◆ WORK REQUIRED: Extract, without alteration, each line from the start of the listing to the line bearing "SUBDIVISIONS = 5".

** begin DATA IN THIS EXERCISE **

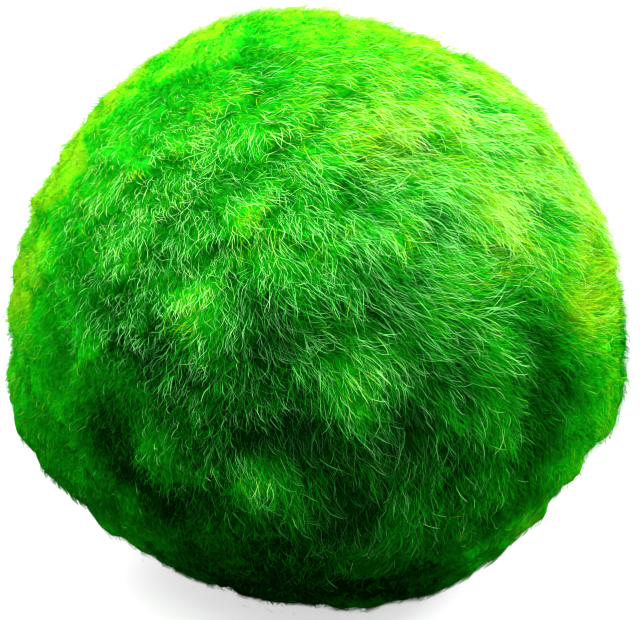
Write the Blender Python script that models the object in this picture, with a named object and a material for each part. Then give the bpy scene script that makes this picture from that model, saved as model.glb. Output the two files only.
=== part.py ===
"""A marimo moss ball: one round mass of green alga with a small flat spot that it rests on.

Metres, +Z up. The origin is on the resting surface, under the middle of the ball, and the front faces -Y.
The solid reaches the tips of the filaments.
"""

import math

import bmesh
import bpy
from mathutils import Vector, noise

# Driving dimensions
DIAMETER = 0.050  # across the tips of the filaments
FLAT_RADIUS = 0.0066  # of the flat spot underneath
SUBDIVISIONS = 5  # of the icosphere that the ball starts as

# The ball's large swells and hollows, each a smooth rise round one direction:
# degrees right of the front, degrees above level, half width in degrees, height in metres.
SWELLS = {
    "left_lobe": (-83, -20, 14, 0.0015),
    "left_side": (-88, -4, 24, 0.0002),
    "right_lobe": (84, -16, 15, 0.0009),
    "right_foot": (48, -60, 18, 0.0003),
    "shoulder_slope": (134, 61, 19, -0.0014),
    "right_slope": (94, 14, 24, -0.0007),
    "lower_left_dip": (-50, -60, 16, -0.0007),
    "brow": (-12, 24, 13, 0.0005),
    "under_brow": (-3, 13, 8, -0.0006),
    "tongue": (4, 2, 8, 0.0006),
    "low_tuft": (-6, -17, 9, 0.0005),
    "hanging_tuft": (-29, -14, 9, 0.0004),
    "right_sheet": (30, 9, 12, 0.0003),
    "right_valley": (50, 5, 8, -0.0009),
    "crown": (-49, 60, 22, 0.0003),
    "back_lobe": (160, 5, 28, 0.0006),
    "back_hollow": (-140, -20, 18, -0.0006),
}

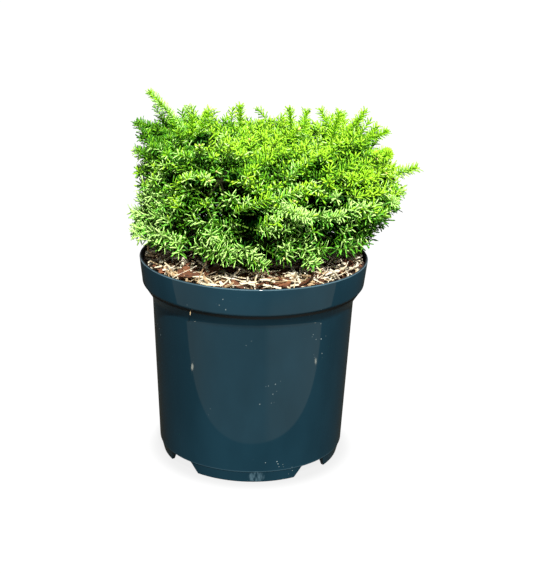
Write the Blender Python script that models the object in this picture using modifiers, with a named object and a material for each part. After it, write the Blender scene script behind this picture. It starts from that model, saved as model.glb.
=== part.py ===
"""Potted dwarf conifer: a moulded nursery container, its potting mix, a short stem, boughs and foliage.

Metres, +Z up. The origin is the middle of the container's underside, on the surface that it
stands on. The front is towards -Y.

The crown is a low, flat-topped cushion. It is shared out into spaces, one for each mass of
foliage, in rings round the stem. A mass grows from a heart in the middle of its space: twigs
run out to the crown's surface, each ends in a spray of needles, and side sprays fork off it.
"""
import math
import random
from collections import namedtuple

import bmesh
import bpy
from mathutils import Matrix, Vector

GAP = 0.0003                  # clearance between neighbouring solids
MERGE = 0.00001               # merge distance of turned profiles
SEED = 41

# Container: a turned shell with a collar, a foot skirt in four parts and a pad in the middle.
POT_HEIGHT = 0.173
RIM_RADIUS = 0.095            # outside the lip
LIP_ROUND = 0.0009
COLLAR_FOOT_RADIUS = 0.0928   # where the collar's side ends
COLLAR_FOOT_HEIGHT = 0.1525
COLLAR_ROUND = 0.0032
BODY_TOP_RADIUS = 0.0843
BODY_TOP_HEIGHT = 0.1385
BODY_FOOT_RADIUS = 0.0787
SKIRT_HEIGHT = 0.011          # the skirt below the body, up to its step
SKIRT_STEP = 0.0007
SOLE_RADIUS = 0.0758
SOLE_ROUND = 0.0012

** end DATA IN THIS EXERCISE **

◆ SOLUTION TO THIS PROBLEM:
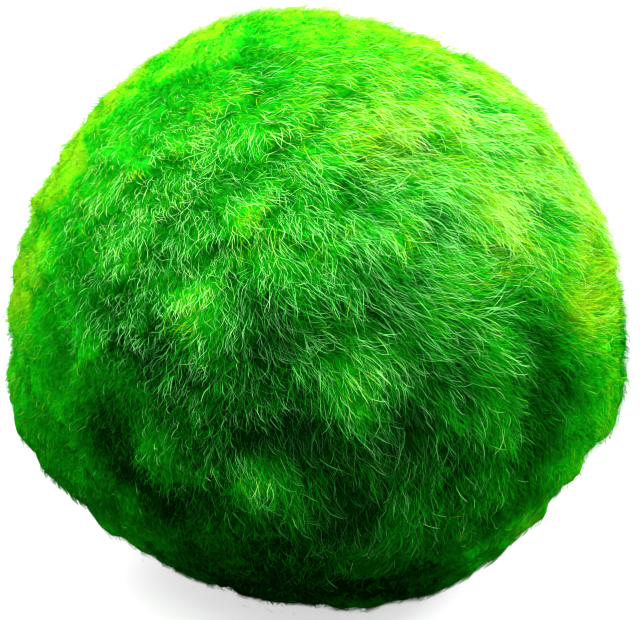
Write the Blender Python script that models the object in this picture, with a named object and a material for each part. Then give the bpy scene script that makes this picture from that model, saved as model.glb. Output the two files only.
=== part.py ===
"""A marimo moss ball: one round mass of green alga with a small flat spot that it rests on.

Metres, +Z up. The origin is on the resting surface, under the middle of the ball, and the front faces -Y.
The solid reaches the tips of the filaments.
"""

import math

import bmesh
import bpy
from mathutils import Vector, noise

# Driving dimensions
DIAMETER = 0.050  # across the tips of the filaments
FLAT_RADIUS = 0.0066  # of the flat spot underneath
SUBDIVISIONS = 5  # of the icosphere that the ball starts as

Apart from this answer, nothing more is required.